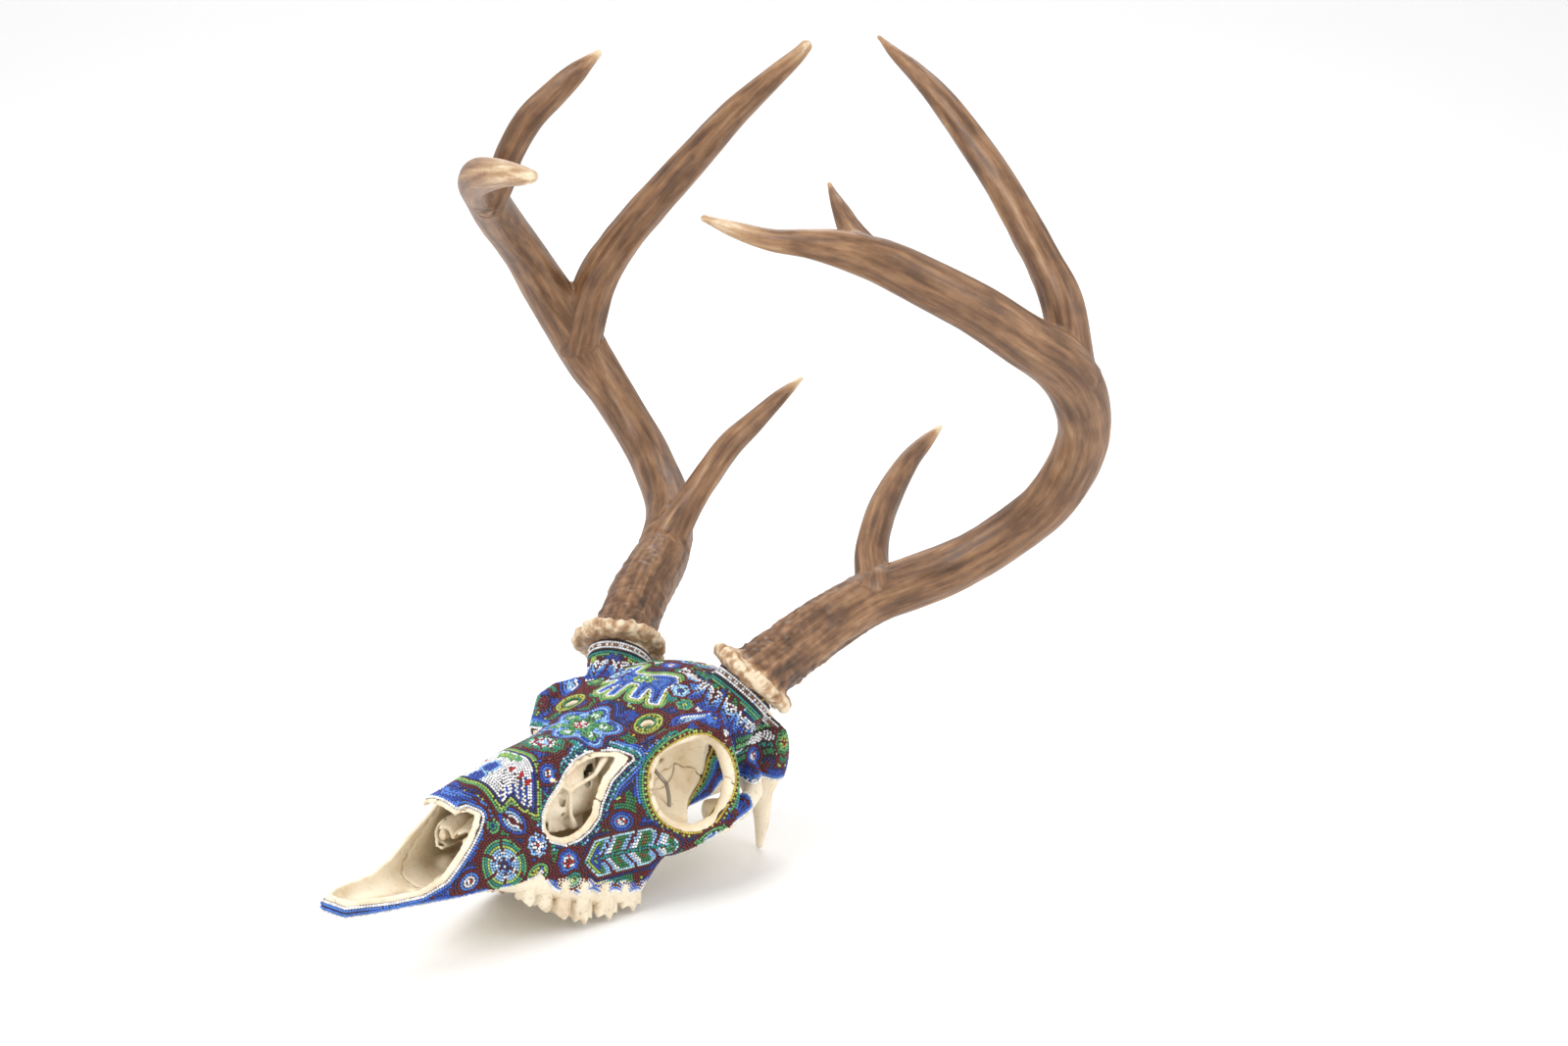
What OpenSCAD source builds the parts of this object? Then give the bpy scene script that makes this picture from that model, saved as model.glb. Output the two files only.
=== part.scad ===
// Beaded deer skull: bare skull bones, teeth, both antlers, wire and beadwork skins.
// All sizes are millimetres. The skull is drawn with its tooth plane level:
// x is the animal's left, y runs from the nose tip backwards, z is up.
// seat() then tips the nose up so that the rear teeth and the two paroccipital
// tips stand on z = 0.

/* [Skull] */
// thickness of the bone shell
bone_t = 3; // [2:0.5:5]
// thickness of the wax and beads laid on the bone
bead_t = 2; // [1.5:0.1:3]
// nose-up tilt when the skull stands on its rear teeth, degrees
tilt = 9; // [0:0.5:15]
// width of the whole skull against the drawn one
broad = 1; // [0.9:0.01:1.1]

/* [Openings] */
// radius of the foramen magnum, the round hole for the spinal cord
foramen_r = 11; // [8:0.5:14]
// half height of the eye opening
orbit_r = 21; // [18:0.5:24]

/* [Antlers] */
// radius of the main beam just above the burr
beam_r = 14; // [10:0.5:18]
// radius of the burr, the knobby ring at the antler foot
burr_r = 24; // [18:0.5:28]

/* [Wire] */
// radius of the hanging wire
wire_r = 1.2; // [0.8:0.1:2]

/* [Hidden] */
// the whole part is moved back by this much so that its box is centred
shift_y = -201.9;
// height of the tooth plane's zero above the standing surface
lift = 29.25;

// ---- lofted skull body -------------------------------------------------
// Each row: distance back from the nose tip, then seven outline points of the
// left half as [x, z], from the top of the head round to the underside.
rows = [
  [  1, [[0, 20], [4, 20], [7, 18], [8, 16], [7, 13], [4, 12], [0, 12]]],
  [ 15, [[0, 34], [7, 32], [11, 26], [13, 20], [12, 14], [7, 12], [0, 12]]],
  [ 35, [[0, 47], [8, 45], [14, 36], [17, 26], [16, 17], [9, 12], [0, 12]]],
  [ 55, [[0, 57], [9, 54], [15, 45], [19, 32], [20, 19], [11, 13], [0, 13]]],
  [ 75, [[0, 63], [9, 61], [15, 52], [20, 38], [24, 22], [14, 14], [0, 14]]],
  [ 90, [[0, 69], [10, 66], [17, 56], [23, 41], [28, 22], [17, 15], [0, 15]]],
  [110, [[0, 75], [12, 72], [19, 60], [26, 43], [31, 22], [19, 15], [0, 16]]],
  [130, [[0, 79], [14, 76], [24, 65], [31, 45], [34, 23], [20, 15], [0, 17]]],
  [150, [[0, 83], [17, 80], [29, 71], [36, 49], [37, 24], [22, 16], [0, 19]]],
  [168, [[0, 89], [20, 86], [35, 81], [43, 60], [43, 30], [24, 20], [0, 26]]],
  [188, [[0, 99], [22, 95], [44, 89], [49, 68], [46, 36], [22, 30], [0, 33]]],
  [206, [[0, 106], [22, 102], [45, 92], [39, 72], [33, 48], [19, 37], [0, 37]]],
  [222, [[0, 110], [21, 107], [38, 97], [38, 72], [32, 50], [18, 40], [0, 39]]],
  [240, [[0, 110], [20, 106], [34, 92], [37, 72], [33, 54], [18, 43], [0, 41]]],
  [258, [[0, 106], [19, 101], [32, 88], [36, 70], [33, 54], [18, 45], [0, 43]]],
  [272, [[0, 97], [17, 94], [32, 84], [38, 68], [34, 52], [17, 45], [0, 44]]],
  [281, [[0, 90], [14, 87], [27, 78], [32, 66], [29, 53], [14, 46], [0, 46]]]
];

function cm(a, b, c, d) = (9 * (b + c) - a - d) / 16;
function ctrl(h) = concat(h, [for (i = [5:-1:1]) [-h[i][0], h[i][1]]]);
function push(p, c, t) = let (v = p - c, n = norm(v)) c + v * max(0.15, (n + t) / n);
function ring(h, t) =
  let (k = ctrl(h), c = [0, (h[0][1] + h[6][1]) / 2])
  [for (i = [0:11]) for (s = [0, 1])
    push(s == 0 ? k[i] : cm(k[(i + 11) % 12], k[i], k[(i + 1) % 12], k[(i + 2) % 12]), c, t)];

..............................

Select and copy every line of the listing with the word "that".

What OpenSCAD source builds the parts of this object? Then give the bpy scene script that makes this picture from that model, saved as model.glb. Output the two files only.
// seat() then tips the nose up so that the rear teeth and the two paroccipital
// the whole part is moved back by this much so that its box is centred